%%

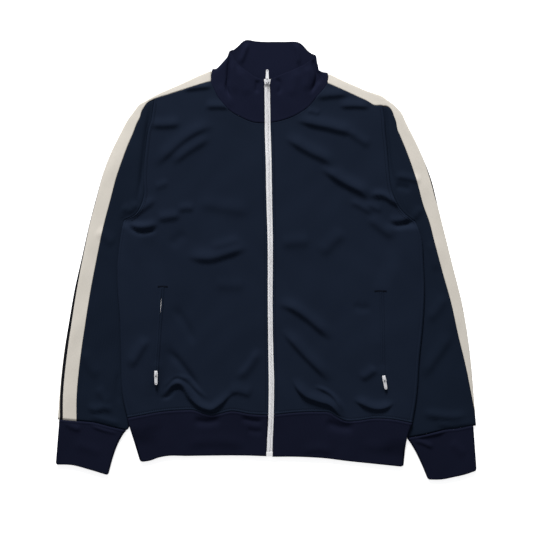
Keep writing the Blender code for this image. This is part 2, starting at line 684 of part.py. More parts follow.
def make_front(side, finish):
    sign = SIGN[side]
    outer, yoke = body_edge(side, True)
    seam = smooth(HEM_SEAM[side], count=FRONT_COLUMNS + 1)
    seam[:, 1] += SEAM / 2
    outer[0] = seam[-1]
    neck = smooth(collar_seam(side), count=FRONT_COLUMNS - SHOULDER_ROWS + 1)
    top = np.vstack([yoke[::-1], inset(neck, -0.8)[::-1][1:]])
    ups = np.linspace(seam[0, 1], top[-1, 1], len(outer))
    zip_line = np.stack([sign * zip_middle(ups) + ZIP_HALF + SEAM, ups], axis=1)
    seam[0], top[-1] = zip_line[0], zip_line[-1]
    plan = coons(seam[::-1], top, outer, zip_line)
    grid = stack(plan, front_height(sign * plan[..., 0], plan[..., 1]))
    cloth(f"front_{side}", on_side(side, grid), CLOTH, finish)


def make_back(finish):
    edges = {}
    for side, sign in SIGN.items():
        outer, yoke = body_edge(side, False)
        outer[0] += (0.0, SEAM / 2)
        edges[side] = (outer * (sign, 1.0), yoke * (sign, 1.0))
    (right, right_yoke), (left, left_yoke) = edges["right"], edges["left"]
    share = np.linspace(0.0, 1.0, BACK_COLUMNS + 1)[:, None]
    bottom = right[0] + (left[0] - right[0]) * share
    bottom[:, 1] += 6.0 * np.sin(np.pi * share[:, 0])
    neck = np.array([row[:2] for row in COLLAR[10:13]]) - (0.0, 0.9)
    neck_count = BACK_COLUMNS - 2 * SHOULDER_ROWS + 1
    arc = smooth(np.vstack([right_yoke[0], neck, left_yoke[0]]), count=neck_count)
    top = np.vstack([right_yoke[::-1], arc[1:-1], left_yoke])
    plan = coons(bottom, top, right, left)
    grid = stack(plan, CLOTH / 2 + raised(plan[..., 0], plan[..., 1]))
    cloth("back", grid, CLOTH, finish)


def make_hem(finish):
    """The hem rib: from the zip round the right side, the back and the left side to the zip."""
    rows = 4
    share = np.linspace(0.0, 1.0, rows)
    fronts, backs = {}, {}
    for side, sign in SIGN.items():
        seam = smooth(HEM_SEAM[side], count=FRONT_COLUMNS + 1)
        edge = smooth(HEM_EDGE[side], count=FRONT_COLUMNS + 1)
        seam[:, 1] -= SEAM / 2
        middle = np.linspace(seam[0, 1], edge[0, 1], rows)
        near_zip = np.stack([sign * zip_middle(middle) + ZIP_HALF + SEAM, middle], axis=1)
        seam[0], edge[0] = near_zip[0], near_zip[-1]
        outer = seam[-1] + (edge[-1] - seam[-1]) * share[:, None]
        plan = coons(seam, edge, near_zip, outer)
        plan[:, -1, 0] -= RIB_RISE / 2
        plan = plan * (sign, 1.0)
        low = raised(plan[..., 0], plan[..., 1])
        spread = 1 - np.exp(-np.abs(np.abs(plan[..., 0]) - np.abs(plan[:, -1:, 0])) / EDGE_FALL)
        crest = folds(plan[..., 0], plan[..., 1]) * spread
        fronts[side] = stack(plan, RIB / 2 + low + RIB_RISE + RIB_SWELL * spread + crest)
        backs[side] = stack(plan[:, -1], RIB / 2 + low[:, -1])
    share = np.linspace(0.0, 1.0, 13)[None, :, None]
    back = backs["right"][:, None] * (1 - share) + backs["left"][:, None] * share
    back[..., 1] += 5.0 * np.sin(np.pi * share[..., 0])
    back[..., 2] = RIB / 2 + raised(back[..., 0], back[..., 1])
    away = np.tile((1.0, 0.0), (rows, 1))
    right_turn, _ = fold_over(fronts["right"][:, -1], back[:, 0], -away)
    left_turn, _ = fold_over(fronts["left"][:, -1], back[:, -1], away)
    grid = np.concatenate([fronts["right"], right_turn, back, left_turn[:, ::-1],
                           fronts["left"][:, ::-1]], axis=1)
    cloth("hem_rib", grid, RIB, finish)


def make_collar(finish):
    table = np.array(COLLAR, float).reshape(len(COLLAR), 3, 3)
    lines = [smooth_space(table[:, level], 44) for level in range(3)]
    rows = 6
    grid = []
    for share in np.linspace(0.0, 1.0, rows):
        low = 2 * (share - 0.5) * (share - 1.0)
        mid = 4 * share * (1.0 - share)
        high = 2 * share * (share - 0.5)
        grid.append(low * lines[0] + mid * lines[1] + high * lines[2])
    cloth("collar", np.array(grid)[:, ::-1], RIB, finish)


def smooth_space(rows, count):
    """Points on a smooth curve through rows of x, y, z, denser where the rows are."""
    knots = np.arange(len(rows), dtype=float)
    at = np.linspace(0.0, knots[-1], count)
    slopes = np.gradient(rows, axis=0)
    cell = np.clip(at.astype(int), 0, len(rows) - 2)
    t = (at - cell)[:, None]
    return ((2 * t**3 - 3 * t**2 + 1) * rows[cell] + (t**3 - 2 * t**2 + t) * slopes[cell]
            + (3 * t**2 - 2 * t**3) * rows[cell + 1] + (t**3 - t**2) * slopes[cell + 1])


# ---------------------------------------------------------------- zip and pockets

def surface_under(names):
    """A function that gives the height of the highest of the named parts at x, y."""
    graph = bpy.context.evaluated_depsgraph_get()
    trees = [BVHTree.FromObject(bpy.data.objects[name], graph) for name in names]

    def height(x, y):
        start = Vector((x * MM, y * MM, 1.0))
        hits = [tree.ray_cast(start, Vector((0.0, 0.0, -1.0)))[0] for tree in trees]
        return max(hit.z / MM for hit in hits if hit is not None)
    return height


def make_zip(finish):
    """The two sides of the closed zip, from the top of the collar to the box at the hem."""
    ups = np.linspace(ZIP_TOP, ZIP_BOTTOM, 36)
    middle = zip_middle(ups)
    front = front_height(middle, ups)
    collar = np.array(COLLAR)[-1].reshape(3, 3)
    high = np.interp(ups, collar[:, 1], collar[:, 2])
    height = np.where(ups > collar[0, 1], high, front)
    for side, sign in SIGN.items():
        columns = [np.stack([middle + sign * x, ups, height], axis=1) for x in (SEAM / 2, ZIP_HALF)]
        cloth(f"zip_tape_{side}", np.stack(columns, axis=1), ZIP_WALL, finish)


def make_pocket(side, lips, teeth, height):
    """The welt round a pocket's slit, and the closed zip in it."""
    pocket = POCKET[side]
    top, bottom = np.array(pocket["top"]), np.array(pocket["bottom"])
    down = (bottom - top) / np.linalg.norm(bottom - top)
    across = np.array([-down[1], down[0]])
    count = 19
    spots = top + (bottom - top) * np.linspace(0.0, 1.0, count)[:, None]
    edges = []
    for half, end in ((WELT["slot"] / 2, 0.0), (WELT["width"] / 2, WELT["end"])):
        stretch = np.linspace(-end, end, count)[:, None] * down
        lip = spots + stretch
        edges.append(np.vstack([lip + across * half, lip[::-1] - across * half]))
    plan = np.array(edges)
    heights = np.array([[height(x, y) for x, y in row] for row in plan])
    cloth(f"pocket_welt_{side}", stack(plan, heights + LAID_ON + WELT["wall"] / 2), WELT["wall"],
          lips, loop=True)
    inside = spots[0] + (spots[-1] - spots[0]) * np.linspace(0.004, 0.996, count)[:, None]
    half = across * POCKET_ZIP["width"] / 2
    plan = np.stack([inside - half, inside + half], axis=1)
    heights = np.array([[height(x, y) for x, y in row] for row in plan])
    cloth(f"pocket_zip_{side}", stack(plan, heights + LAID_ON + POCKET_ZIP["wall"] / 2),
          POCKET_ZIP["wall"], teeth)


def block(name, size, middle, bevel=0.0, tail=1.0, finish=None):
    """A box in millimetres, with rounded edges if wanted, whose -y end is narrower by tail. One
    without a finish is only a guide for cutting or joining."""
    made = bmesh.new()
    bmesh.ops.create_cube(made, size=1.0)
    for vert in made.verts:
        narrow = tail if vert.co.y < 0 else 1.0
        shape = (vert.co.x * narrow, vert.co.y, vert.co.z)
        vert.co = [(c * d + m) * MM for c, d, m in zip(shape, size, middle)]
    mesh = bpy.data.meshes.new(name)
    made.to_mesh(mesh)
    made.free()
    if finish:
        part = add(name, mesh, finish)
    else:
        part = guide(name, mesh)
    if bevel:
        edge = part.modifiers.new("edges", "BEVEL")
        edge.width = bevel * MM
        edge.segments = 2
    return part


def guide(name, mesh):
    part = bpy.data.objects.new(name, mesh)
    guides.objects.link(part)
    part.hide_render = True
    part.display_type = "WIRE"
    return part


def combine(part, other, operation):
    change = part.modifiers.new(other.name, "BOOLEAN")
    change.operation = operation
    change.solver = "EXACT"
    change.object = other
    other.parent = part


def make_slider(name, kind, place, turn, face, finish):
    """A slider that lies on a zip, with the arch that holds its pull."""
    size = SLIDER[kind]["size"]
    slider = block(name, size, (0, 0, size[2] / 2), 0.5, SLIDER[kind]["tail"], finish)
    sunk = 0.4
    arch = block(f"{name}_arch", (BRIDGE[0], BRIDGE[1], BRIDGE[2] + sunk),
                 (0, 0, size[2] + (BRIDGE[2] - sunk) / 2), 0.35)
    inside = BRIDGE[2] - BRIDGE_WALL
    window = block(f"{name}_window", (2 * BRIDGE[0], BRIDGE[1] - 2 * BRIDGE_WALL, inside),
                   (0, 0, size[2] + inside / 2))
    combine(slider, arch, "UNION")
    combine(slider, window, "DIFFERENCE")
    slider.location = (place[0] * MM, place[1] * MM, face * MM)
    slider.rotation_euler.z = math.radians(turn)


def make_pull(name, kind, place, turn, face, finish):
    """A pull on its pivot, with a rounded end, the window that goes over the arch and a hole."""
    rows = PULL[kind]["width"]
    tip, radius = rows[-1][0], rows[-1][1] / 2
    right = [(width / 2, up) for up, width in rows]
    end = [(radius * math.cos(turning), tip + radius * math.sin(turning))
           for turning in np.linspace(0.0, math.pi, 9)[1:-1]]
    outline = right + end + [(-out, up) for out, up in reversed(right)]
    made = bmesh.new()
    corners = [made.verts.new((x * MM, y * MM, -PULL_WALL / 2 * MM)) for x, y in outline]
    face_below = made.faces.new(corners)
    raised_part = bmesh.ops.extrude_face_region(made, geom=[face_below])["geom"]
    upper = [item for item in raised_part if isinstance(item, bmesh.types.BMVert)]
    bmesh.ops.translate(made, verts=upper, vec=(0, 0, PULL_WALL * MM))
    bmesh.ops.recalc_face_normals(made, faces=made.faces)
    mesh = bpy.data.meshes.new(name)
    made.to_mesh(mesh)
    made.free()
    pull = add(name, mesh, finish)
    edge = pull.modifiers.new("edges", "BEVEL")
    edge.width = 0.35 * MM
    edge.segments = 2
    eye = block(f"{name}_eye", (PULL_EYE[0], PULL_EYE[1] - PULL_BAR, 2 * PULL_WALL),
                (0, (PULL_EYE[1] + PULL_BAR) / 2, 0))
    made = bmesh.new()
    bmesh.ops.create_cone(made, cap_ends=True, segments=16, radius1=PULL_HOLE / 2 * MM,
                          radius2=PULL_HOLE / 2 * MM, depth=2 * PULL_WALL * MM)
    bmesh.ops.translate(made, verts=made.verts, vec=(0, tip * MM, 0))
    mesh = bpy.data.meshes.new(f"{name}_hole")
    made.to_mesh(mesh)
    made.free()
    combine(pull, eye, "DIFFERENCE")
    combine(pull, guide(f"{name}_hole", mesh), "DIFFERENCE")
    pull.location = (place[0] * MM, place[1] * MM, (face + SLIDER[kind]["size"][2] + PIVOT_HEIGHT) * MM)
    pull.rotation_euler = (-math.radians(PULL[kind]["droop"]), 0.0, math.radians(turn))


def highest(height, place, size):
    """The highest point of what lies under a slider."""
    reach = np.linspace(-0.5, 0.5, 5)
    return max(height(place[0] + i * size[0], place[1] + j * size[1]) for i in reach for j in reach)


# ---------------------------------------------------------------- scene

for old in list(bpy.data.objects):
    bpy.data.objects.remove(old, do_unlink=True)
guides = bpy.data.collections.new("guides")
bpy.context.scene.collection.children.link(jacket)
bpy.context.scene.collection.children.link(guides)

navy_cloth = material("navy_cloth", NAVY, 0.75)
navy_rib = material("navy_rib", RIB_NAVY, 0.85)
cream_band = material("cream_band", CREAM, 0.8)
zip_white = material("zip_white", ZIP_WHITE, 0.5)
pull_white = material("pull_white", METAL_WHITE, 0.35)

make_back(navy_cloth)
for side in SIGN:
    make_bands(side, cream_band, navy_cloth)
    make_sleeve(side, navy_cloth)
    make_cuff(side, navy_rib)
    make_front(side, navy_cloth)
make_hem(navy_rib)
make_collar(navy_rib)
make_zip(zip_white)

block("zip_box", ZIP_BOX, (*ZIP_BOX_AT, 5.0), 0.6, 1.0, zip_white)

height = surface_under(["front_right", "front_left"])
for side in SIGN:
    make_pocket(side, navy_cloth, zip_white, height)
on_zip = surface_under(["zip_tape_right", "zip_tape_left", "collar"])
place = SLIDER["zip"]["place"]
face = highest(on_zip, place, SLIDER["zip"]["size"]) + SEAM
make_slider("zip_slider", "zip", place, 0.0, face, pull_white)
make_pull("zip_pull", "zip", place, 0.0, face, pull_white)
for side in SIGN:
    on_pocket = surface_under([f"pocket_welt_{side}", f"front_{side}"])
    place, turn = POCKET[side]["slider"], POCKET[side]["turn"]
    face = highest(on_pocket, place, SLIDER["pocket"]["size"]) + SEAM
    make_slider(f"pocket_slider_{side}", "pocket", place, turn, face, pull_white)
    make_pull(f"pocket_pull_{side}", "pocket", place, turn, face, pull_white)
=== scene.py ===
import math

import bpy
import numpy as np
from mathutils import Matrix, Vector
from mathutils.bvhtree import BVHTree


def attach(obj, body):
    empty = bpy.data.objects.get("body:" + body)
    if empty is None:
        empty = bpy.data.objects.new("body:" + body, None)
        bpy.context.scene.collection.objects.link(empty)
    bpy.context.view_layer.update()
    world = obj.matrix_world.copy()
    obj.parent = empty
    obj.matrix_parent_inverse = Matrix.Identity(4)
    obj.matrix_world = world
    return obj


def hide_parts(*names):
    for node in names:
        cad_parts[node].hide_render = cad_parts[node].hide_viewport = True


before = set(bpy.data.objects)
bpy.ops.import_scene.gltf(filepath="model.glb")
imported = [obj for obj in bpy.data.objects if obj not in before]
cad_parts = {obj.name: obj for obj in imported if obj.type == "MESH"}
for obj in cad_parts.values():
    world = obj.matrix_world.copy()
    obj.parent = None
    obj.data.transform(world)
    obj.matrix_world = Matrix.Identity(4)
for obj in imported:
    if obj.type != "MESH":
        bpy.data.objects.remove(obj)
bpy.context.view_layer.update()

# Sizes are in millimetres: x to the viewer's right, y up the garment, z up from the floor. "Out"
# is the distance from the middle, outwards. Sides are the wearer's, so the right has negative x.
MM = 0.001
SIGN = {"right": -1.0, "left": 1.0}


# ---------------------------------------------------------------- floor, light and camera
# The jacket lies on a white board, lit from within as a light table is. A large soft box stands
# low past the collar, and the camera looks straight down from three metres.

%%

__INSTRUCTIONS TO FOLLOW__
Print exactly, and only, the lines beginning at the top of the listing and ending at the line with "grid, CLOTH, finish)".

__RESULT FOR THIS TASK__
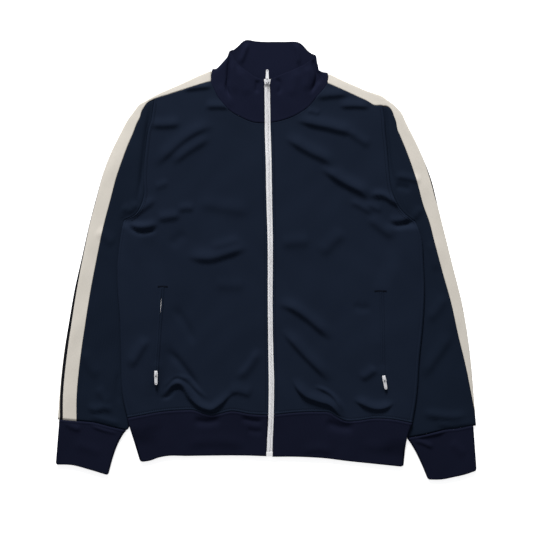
Keep writing the Blender code for this image. This is part 2, starting at line 684 of part.py. More parts follow.
def make_front(side, finish):
    sign = SIGN[side]
    outer, yoke = body_edge(side, True)
    seam = smooth(HEM_SEAM[side], count=FRONT_COLUMNS + 1)
    seam[:, 1] += SEAM / 2
    outer[0] = seam[-1]
    neck = smooth(collar_seam(side), count=FRONT_COLUMNS - SHOULDER_ROWS + 1)
    top = np.vstack([yoke[::-1], inset(neck, -0.8)[::-1][1:]])
    ups = np.linspace(seam[0, 1], top[-1, 1], len(outer))
    zip_line = np.stack([sign * zip_middle(ups) + ZIP_HALF + SEAM, ups], axis=1)
    seam[0], top[-1] = zip_line[0], zip_line[-1]
    plan = coons(seam[::-1], top, outer, zip_line)
    grid = stack(plan, front_height(sign * plan[..., 0], plan[..., 1]))
    cloth(f"front_{side}", on_side(side, grid), CLOTH, finish)


def make_back(finish):
    edges = {}
    for side, sign in SIGN.items():
        outer, yoke = body_edge(side, False)
        outer[0] += (0.0, SEAM / 2)
        edges[side] = (outer * (sign, 1.0), yoke * (sign, 1.0))
    (right, right_yoke), (left, left_yoke) = edges["right"], edges["left"]
    share = np.linspace(0.0, 1.0, BACK_COLUMNS + 1)[:, None]
    bottom = right[0] + (left[0] - right[0]) * share
    bottom[:, 1] += 6.0 * np.sin(np.pi * share[:, 0])
    neck = np.array([row[:2] for row in COLLAR[10:13]]) - (0.0, 0.9)
    neck_count = BACK_COLUMNS - 2 * SHOULDER_ROWS + 1
    arc = smooth(np.vstack([right_yoke[0], neck, left_yoke[0]]), count=neck_count)
    top = np.vstack([right_yoke[::-1], arc[1:-1], left_yoke])
    plan = coons(bottom, top, right, left)
    grid = stack(plan, CLOTH / 2 + raised(plan[..., 0], plan[..., 1]))
    cloth("back", grid, CLOTH, finish)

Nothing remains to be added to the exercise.